• _TASK INPUT_
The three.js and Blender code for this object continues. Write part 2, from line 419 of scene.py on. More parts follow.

--

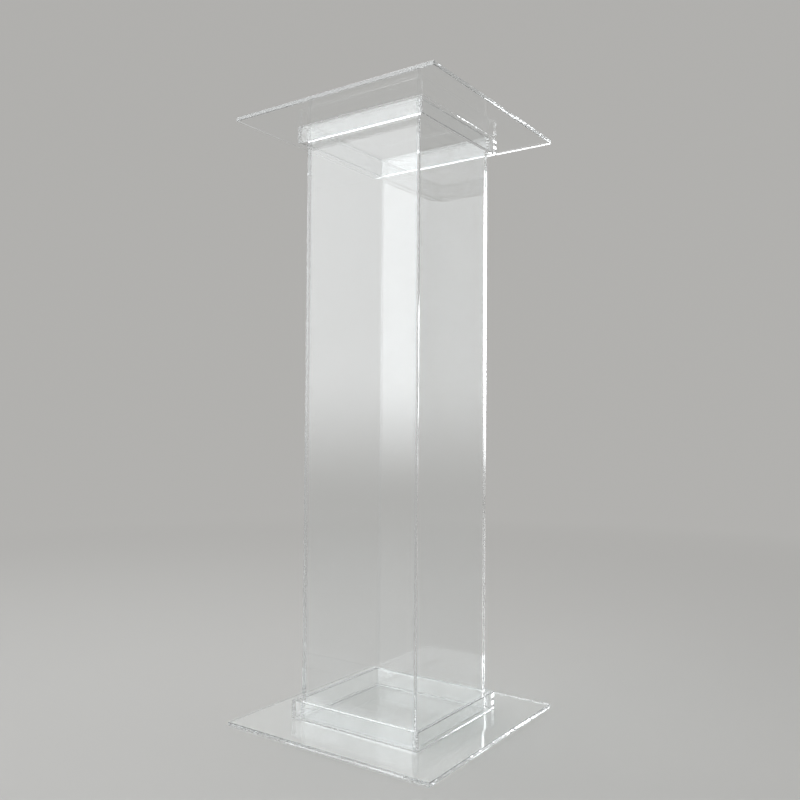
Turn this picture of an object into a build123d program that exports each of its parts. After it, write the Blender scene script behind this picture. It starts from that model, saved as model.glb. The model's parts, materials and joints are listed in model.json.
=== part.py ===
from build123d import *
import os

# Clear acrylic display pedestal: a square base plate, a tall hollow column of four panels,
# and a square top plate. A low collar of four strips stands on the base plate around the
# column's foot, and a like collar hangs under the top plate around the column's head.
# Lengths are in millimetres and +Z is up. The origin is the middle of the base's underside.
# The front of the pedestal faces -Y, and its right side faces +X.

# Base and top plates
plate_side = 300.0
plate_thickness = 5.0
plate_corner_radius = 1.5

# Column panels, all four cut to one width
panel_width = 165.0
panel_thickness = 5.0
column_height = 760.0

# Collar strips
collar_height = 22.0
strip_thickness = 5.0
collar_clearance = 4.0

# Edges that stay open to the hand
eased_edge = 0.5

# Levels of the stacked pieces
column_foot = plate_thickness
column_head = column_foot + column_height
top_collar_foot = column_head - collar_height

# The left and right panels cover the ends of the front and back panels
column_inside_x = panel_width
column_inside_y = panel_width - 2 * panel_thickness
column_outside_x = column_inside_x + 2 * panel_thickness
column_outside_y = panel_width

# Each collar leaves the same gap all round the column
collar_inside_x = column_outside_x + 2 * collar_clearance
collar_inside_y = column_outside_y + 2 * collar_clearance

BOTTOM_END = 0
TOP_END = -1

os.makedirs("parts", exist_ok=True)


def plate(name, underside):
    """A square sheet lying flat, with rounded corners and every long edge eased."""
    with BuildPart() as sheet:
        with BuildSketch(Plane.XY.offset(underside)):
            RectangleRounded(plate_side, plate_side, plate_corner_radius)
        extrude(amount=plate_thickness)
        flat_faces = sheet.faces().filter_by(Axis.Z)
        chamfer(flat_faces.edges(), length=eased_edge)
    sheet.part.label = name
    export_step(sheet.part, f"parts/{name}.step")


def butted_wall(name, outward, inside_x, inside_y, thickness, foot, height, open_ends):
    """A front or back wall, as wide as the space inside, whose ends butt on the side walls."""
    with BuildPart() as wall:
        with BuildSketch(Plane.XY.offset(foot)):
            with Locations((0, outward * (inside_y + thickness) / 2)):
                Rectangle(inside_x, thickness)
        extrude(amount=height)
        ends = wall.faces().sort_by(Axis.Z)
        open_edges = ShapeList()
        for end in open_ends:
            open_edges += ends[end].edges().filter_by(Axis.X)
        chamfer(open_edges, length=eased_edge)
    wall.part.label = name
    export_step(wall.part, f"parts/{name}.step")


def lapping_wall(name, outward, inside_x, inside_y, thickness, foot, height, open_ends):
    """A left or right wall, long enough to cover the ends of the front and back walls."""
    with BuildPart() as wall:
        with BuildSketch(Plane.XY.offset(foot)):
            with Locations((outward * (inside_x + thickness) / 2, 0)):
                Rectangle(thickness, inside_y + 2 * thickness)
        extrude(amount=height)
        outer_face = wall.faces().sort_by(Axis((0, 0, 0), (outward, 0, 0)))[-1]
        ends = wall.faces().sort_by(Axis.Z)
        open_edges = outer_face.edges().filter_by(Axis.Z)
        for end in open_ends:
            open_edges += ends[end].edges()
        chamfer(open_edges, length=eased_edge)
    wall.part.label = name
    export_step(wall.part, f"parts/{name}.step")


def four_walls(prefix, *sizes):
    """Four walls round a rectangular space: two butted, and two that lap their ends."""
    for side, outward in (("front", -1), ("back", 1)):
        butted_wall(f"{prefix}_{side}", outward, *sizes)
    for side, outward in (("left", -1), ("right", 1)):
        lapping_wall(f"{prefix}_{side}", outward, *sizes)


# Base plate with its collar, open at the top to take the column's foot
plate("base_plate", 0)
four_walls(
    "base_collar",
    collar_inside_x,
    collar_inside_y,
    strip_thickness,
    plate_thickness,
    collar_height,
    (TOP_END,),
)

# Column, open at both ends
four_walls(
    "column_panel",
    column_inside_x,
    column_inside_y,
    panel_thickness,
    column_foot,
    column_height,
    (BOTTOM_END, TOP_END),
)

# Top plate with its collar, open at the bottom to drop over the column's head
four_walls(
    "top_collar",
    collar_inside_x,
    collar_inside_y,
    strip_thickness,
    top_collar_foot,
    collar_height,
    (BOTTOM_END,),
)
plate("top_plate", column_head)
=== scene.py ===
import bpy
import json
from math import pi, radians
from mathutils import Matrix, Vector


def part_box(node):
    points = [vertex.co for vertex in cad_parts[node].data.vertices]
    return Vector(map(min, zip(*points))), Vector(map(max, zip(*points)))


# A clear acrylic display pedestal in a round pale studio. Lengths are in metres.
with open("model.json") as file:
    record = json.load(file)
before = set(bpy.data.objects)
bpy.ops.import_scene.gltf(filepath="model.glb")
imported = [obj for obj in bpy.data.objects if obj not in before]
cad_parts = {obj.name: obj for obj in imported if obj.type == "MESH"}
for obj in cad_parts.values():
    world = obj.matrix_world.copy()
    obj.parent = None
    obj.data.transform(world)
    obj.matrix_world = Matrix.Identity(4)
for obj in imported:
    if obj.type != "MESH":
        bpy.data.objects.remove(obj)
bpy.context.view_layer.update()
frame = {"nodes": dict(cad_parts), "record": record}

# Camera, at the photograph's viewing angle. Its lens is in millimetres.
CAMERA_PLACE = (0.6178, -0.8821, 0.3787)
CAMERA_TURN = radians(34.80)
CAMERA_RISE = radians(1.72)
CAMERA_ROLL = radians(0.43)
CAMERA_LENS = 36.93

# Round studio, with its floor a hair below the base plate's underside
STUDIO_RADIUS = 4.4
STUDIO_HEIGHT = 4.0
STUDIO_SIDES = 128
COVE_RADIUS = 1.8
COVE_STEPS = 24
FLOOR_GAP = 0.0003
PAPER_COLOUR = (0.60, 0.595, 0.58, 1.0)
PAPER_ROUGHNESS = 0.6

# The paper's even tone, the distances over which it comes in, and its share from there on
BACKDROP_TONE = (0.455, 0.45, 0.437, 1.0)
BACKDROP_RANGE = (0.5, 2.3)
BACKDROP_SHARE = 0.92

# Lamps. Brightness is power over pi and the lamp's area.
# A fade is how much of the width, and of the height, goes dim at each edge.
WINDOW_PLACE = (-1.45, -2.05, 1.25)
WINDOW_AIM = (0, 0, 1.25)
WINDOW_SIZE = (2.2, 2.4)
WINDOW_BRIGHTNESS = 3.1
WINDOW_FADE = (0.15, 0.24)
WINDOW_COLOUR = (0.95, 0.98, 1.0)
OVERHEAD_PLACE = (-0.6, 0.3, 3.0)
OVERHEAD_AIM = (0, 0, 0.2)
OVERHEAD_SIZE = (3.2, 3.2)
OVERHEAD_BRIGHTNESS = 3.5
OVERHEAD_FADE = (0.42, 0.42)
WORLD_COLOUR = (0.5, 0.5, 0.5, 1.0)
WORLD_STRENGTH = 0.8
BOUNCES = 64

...

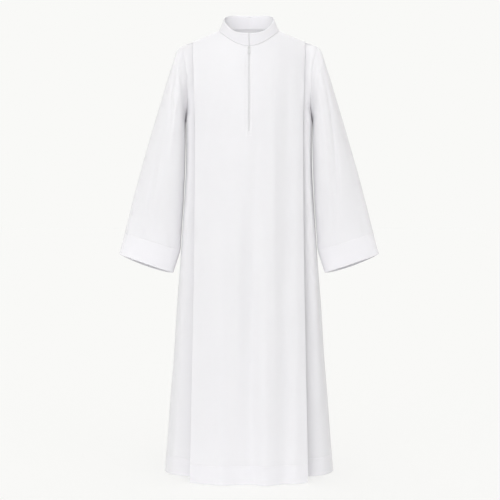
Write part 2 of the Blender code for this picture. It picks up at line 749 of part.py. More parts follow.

• _WHAT TO DO_
Copy out precisely the lines that begin at the line containing "record = json.load(file)" and end at the line containing "in imported if", including both; write nothing else.

• _EXERCISE ANSWER_
    record = json.load(file)
before = set(bpy.data.objects)
bpy.ops.import_scene.gltf(filepath="model.glb")
imported = [obj for obj in bpy.data.objects if obj not in before]
cad_parts = {obj.name: obj for obj in imported if obj.type == "MESH"}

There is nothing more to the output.